:: STORED DATA ::

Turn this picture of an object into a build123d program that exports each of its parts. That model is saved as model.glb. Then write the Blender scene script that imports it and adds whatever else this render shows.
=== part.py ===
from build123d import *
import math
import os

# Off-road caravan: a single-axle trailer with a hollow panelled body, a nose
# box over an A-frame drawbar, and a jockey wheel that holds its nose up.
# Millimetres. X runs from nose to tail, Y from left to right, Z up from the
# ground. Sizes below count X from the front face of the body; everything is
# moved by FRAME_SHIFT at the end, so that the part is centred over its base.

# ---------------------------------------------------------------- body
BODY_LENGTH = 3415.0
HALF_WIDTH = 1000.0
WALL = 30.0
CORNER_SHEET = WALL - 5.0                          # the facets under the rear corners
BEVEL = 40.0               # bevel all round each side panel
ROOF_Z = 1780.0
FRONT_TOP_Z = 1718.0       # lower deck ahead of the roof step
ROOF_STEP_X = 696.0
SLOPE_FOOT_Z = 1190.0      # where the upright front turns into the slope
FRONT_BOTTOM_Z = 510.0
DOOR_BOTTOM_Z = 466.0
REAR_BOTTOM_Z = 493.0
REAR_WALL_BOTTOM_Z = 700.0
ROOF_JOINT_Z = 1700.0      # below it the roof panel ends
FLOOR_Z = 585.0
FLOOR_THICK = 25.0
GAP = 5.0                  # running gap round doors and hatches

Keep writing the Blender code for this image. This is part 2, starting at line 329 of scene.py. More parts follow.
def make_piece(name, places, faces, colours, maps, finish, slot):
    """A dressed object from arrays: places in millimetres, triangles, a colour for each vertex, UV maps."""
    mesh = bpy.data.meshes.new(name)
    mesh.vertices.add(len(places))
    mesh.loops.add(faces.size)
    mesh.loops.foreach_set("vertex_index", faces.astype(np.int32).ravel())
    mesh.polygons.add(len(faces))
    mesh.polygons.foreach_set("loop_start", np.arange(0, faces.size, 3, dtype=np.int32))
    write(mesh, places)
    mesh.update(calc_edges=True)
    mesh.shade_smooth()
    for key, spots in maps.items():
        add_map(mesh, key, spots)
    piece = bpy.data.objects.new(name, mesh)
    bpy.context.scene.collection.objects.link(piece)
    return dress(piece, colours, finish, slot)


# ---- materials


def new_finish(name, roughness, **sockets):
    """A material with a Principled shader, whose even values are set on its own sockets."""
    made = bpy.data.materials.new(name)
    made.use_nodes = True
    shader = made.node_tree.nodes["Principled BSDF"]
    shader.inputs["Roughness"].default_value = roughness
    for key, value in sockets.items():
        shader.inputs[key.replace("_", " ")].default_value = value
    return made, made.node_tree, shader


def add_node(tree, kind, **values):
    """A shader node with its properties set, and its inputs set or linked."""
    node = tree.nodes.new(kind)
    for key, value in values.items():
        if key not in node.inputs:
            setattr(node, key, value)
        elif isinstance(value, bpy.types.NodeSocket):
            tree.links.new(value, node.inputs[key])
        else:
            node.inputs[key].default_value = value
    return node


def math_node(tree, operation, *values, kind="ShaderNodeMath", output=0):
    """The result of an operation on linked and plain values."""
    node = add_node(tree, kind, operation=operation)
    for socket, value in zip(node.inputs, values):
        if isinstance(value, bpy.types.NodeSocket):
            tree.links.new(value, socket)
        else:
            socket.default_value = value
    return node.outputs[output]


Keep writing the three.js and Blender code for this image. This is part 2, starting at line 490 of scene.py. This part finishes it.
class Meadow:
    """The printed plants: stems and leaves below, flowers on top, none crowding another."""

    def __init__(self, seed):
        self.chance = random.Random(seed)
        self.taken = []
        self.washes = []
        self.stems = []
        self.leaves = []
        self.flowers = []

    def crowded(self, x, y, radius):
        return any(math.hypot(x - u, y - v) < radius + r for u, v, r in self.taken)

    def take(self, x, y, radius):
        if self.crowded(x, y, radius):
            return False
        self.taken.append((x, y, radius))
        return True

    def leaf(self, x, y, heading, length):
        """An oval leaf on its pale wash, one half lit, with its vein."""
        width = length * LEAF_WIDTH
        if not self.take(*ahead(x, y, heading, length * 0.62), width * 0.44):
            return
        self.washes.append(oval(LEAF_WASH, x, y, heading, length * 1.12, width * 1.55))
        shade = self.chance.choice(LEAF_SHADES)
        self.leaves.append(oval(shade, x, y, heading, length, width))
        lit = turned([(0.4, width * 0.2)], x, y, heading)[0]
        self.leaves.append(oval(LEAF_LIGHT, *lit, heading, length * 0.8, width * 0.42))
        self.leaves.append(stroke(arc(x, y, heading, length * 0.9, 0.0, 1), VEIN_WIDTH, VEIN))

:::

## EXERCISE GOAL:
Locate "Keep writing the three.js" in the material, then quote the line that contains it and all lines after it through the final one.

## SOLUTION:
Keep writing the three.js and Blender code for this image. This is part 2, starting at line 490 of scene.py. This part finishes it.
class Meadow:
    """The printed plants: stems and leaves below, flowers on top, none crowding another."""

    def __init__(self, seed):
        self.chance = random.Random(seed)
        self.taken = []
        self.washes = []
        self.stems = []
        self.leaves = []
        self.flowers = []

    def crowded(self, x, y, radius):
        return any(math.hypot(x - u, y - v) < radius + r for u, v, r in self.taken)

    def take(self, x, y, radius):
        if self.crowded(x, y, radius):
            return False
        self.taken.append((x, y, radius))
        return True

    def leaf(self, x, y, heading, length):
        """An oval leaf on its pale wash, one half lit, with its vein."""
        width = length * LEAF_WIDTH
        if not self.take(*ahead(x, y, heading, length * 0.62), width * 0.44):
            return
        self.washes.append(oval(LEAF_WASH, x, y, heading, length * 1.12, width * 1.55))
        shade = self.chance.choice(LEAF_SHADES)
        self.leaves.append(oval(shade, x, y, heading, length, width))
        lit = turned([(0.4, width * 0.2)], x, y, heading)[0]
        self.leaves.append(oval(LEAF_LIGHT, *lit, heading, length * 0.8, width * 0.42))
        self.leaves.append(stroke(arc(x, y, heading, length * 0.9, 0.0, 1), VEIN_WIDTH, VEIN))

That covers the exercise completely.